_INSTRUCTIONS FOR THE TASK_
Reproduce exactly the lines of the material beneath, from the line that contains "0, BAR_Z]), STEEL);" to the line that contains "return (*[float(value) for", both included, and no other lines.

_MATERIAL PROVIDED_
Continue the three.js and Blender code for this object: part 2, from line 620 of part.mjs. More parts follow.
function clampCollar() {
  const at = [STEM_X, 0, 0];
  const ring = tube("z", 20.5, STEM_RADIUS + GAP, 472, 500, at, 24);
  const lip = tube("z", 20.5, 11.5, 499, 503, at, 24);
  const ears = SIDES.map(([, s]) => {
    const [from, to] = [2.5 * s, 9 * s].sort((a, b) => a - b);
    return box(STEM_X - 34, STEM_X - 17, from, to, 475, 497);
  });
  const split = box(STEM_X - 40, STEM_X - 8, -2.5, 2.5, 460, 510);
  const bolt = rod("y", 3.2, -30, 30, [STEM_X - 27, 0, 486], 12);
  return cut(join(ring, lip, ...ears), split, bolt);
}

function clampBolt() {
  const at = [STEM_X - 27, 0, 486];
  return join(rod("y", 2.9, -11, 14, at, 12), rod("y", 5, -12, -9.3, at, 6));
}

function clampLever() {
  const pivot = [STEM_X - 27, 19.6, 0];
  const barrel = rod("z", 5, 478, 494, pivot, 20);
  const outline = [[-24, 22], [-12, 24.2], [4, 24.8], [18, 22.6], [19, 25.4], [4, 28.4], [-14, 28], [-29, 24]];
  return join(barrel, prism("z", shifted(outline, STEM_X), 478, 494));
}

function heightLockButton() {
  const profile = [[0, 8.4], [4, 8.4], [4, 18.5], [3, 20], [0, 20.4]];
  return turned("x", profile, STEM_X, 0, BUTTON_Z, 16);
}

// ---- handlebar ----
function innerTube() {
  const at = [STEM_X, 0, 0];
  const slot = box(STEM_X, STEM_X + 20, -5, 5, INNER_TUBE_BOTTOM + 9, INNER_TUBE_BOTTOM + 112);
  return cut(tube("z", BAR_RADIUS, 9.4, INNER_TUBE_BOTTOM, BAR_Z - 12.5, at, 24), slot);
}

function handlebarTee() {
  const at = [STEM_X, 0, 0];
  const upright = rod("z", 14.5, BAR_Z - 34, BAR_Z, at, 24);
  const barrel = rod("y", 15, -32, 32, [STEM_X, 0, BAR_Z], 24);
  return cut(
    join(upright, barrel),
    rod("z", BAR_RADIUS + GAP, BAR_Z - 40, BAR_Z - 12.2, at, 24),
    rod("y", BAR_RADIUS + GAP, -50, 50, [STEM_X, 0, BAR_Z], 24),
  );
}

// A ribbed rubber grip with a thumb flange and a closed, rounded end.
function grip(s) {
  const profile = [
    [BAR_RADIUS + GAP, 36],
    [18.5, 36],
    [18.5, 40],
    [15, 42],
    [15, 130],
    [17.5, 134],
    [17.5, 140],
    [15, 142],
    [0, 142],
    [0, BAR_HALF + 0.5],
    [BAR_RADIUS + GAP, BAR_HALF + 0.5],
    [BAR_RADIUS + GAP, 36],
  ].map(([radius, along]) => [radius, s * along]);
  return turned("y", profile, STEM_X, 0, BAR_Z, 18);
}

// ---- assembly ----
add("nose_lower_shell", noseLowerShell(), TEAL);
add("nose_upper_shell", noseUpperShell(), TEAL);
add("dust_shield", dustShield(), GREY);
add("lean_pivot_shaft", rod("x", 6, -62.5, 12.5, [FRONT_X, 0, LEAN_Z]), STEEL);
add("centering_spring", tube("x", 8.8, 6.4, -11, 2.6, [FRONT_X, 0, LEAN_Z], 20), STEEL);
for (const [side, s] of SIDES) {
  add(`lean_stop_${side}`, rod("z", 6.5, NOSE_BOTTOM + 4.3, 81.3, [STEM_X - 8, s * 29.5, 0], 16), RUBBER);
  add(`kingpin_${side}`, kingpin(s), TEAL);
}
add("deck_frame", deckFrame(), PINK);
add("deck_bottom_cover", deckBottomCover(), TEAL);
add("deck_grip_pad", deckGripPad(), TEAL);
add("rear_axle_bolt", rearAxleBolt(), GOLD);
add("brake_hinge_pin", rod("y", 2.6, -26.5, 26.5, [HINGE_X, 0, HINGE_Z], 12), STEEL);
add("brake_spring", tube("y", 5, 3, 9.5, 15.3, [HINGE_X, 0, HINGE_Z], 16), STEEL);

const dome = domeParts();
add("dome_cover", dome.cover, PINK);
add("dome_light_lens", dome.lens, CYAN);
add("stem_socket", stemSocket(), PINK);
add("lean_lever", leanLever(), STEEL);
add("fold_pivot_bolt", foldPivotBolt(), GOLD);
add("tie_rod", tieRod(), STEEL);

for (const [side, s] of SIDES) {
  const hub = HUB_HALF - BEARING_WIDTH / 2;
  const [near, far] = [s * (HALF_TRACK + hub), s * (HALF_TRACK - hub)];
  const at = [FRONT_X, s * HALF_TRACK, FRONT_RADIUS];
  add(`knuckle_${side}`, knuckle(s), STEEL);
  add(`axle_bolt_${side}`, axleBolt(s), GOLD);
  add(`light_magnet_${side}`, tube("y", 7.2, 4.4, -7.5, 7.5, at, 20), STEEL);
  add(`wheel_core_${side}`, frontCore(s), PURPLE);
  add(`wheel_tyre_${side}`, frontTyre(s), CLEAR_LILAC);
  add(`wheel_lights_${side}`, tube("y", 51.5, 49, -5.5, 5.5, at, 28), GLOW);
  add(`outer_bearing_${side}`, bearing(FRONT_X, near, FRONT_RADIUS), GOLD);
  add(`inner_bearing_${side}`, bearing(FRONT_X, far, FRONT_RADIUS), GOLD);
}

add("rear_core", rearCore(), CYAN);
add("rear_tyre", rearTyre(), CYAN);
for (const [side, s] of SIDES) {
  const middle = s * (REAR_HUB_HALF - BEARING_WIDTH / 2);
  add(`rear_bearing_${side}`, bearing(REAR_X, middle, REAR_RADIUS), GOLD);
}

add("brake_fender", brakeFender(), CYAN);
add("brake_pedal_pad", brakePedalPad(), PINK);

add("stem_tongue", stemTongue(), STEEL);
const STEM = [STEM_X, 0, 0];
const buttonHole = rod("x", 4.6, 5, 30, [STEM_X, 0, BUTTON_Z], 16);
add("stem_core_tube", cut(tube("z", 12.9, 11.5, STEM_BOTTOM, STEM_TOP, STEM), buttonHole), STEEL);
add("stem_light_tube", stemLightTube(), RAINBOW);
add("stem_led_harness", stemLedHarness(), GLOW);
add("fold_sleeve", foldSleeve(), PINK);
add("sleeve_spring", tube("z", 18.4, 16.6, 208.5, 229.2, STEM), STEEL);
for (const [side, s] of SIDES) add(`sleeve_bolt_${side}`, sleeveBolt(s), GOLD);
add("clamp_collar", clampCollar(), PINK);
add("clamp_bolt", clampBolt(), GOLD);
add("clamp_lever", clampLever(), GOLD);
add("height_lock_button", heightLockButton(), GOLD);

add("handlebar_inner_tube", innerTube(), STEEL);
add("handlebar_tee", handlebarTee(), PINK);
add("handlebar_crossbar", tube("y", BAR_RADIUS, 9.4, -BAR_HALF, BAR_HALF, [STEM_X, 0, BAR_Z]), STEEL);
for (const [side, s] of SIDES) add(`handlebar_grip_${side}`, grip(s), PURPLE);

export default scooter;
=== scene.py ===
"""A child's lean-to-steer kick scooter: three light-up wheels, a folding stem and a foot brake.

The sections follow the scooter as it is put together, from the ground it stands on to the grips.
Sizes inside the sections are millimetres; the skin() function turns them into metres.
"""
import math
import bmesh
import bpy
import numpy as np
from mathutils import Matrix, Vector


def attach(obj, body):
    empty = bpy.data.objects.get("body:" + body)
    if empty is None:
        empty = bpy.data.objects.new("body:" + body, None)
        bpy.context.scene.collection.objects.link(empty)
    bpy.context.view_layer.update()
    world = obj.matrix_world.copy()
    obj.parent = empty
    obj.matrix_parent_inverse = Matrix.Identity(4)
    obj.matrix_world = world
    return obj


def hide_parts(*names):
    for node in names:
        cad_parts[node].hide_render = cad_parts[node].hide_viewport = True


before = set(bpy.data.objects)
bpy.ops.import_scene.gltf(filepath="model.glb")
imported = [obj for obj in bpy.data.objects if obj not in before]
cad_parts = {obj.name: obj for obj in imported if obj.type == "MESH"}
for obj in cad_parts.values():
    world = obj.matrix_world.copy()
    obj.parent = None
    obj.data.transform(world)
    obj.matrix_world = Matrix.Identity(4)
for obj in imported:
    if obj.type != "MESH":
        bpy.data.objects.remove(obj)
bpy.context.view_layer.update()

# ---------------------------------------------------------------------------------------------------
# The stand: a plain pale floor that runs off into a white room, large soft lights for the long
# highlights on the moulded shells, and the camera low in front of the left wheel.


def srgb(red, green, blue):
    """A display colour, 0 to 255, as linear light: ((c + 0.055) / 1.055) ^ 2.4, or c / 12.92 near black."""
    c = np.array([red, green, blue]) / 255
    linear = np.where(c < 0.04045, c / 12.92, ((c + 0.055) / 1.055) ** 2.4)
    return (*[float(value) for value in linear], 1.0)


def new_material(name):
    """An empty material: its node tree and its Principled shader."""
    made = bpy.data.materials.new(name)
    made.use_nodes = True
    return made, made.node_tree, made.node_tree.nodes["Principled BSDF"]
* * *
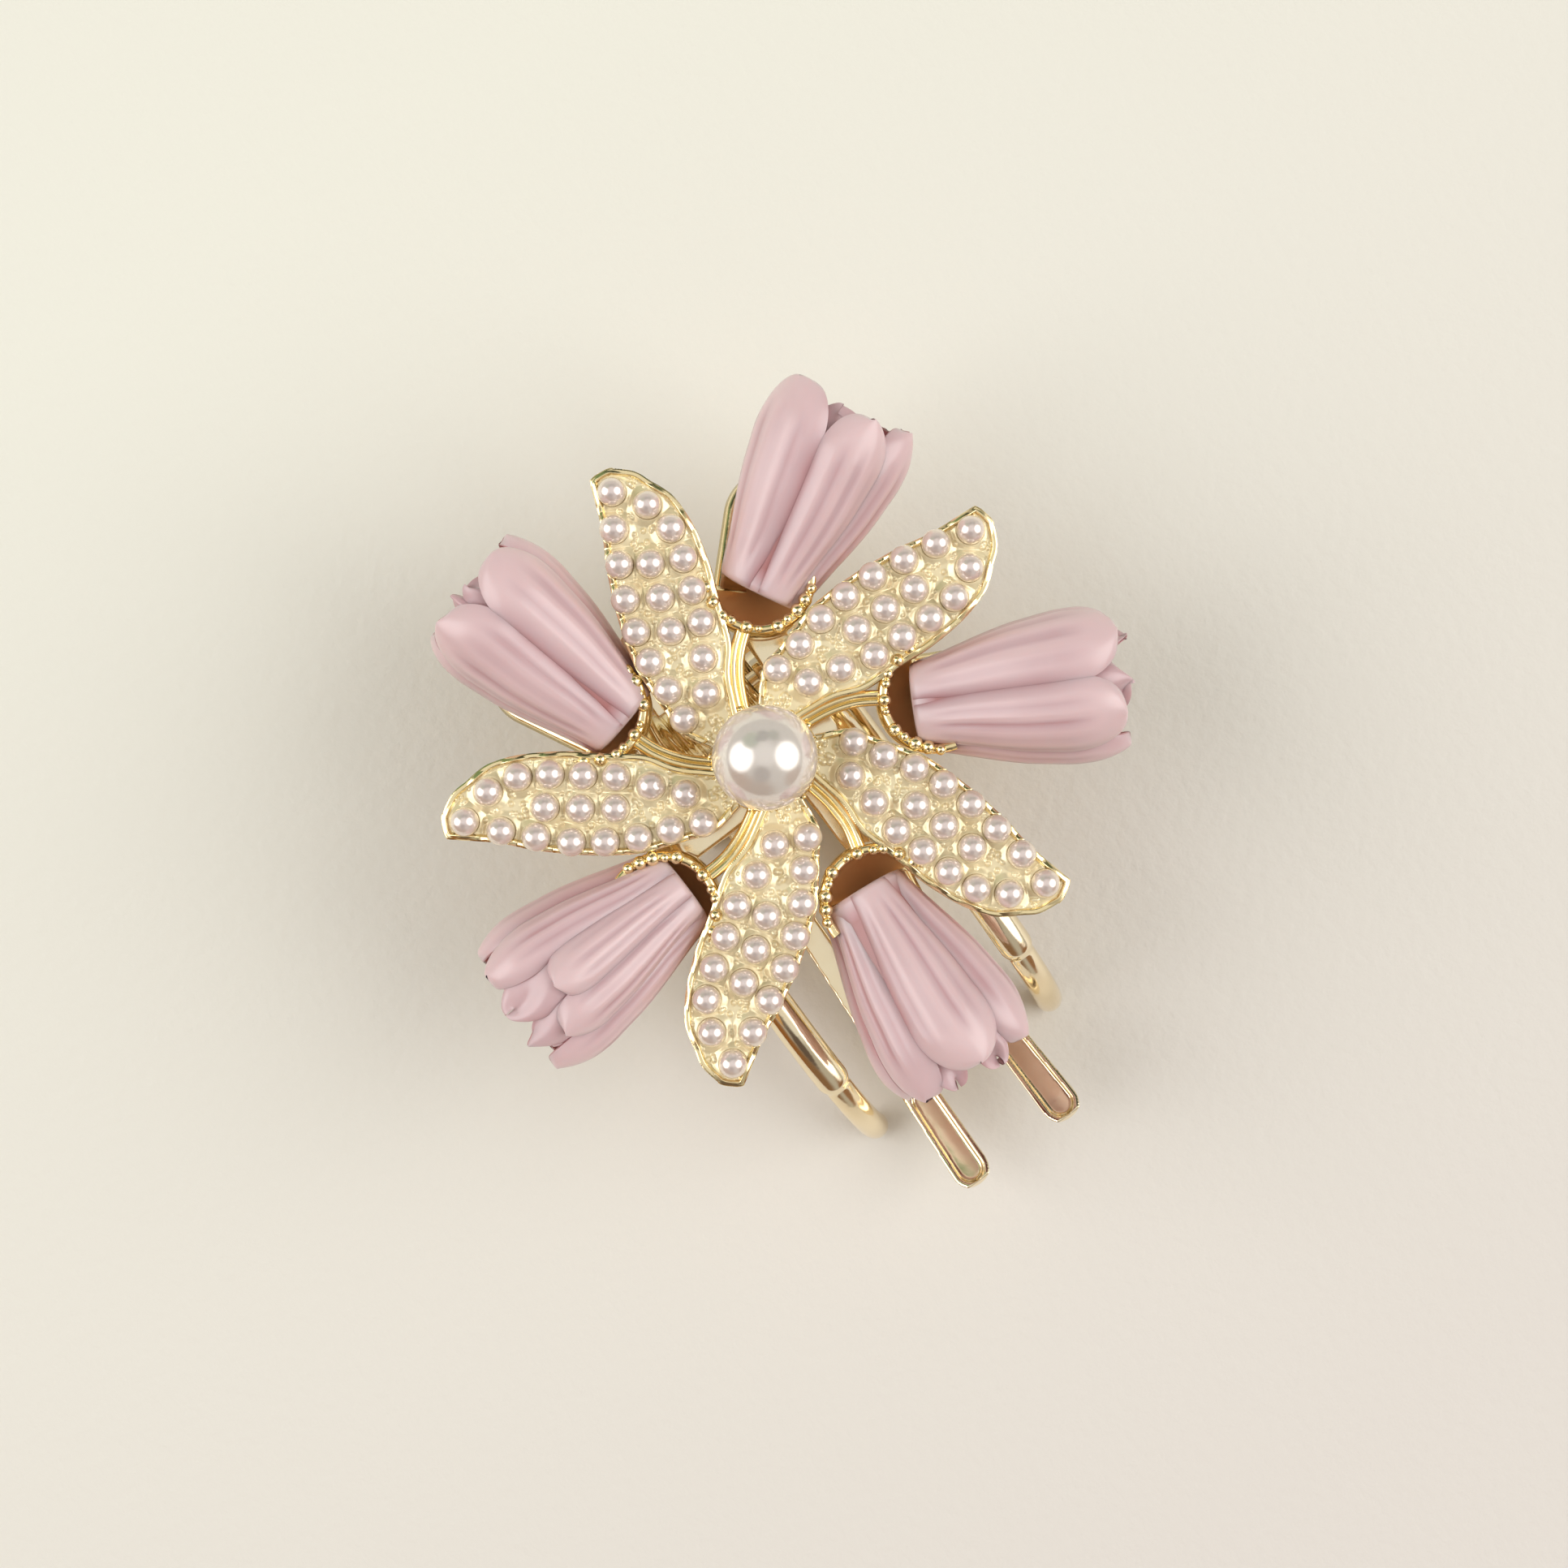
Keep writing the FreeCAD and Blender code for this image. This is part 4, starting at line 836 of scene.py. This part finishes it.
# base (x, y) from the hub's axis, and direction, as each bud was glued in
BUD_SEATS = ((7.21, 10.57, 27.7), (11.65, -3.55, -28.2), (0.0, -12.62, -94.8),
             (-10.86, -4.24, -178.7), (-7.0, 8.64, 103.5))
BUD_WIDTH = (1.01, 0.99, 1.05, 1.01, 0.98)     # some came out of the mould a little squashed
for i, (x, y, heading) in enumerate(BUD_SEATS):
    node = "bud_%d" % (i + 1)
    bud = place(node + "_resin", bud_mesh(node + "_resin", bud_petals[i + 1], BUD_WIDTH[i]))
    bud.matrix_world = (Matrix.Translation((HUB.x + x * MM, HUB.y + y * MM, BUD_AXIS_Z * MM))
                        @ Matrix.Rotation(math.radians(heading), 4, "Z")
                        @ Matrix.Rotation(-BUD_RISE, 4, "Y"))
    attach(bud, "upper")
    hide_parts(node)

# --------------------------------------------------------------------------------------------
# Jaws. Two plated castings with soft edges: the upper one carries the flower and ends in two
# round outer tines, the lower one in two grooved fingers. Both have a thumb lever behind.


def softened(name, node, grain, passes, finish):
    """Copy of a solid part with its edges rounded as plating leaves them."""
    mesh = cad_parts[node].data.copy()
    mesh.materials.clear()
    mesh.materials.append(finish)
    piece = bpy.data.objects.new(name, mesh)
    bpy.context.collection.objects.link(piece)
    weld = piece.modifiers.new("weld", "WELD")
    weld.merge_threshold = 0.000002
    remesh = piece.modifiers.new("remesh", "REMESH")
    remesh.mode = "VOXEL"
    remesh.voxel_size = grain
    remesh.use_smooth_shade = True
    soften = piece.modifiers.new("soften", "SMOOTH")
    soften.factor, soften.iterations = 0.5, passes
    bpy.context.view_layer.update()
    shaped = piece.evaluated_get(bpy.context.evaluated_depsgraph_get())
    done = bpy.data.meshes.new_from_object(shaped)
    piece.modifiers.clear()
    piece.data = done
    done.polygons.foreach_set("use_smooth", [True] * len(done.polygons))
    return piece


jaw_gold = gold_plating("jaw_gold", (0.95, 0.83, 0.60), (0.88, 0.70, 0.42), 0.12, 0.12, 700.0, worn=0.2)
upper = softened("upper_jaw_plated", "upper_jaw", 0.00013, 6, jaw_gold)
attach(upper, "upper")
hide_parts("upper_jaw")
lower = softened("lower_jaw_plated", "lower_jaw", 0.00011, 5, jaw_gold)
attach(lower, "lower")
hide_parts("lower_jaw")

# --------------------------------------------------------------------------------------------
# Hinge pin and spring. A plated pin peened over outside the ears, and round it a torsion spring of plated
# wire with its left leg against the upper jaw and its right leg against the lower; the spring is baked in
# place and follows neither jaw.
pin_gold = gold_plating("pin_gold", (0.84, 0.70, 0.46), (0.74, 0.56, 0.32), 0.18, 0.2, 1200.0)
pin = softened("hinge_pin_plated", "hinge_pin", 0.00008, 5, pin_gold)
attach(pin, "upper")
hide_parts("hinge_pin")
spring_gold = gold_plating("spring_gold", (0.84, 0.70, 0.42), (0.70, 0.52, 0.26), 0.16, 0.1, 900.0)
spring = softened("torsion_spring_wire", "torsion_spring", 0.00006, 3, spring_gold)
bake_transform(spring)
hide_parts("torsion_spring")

_THE SOLUTION_
add("handlebar_crossbar", tube("y", BAR_RADIUS, 9.4, -BAR_HALF, BAR_HALF, [STEM_X, 0, BAR_Z]), STEEL);
for (const [side, s] of SIDES) add(`handlebar_grip_${side}`, grip(s), PURPLE);

export default scooter;
=== scene.py ===
"""A child's lean-to-steer kick scooter: three light-up wheels, a folding stem and a foot brake.

The sections follow the scooter as it is put together, from the ground it stands on to the grips.
Sizes inside the sections are millimetres; the skin() function turns them into metres.
"""
import math
import bmesh
import bpy
import numpy as np
from mathutils import Matrix, Vector


def attach(obj, body):
    empty = bpy.data.objects.get("body:" + body)
    if empty is None:
        empty = bpy.data.objects.new("body:" + body, None)
        bpy.context.scene.collection.objects.link(empty)
    bpy.context.view_layer.update()
    world = obj.matrix_world.copy()
    obj.parent = empty
    obj.matrix_parent_inverse = Matrix.Identity(4)
    obj.matrix_world = world
    return obj


def hide_parts(*names):
    for node in names:
        cad_parts[node].hide_render = cad_parts[node].hide_viewport = True


before = set(bpy.data.objects)
bpy.ops.import_scene.gltf(filepath="model.glb")
imported = [obj for obj in bpy.data.objects if obj not in before]
cad_parts = {obj.name: obj for obj in imported if obj.type == "MESH"}
for obj in cad_parts.values():
    world = obj.matrix_world.copy()
    obj.parent = None
    obj.data.transform(world)
    obj.matrix_world = Matrix.Identity(4)
for obj in imported:
    if obj.type != "MESH":
        bpy.data.objects.remove(obj)
bpy.context.view_layer.update()

# ---------------------------------------------------------------------------------------------------
# The stand: a plain pale floor that runs off into a white room, large soft lights for the long
# highlights on the moulded shells, and the camera low in front of the left wheel.


def srgb(red, green, blue):
    """A display colour, 0 to 255, as linear light: ((c + 0.055) / 1.055) ^ 2.4, or c / 12.92 near black."""
    c = np.array([red, green, blue]) / 255
    linear = np.where(c < 0.04045, c / 12.92, ((c + 0.055) / 1.055) ** 2.4)
    return (*[float(value) for value in linear], 1.0)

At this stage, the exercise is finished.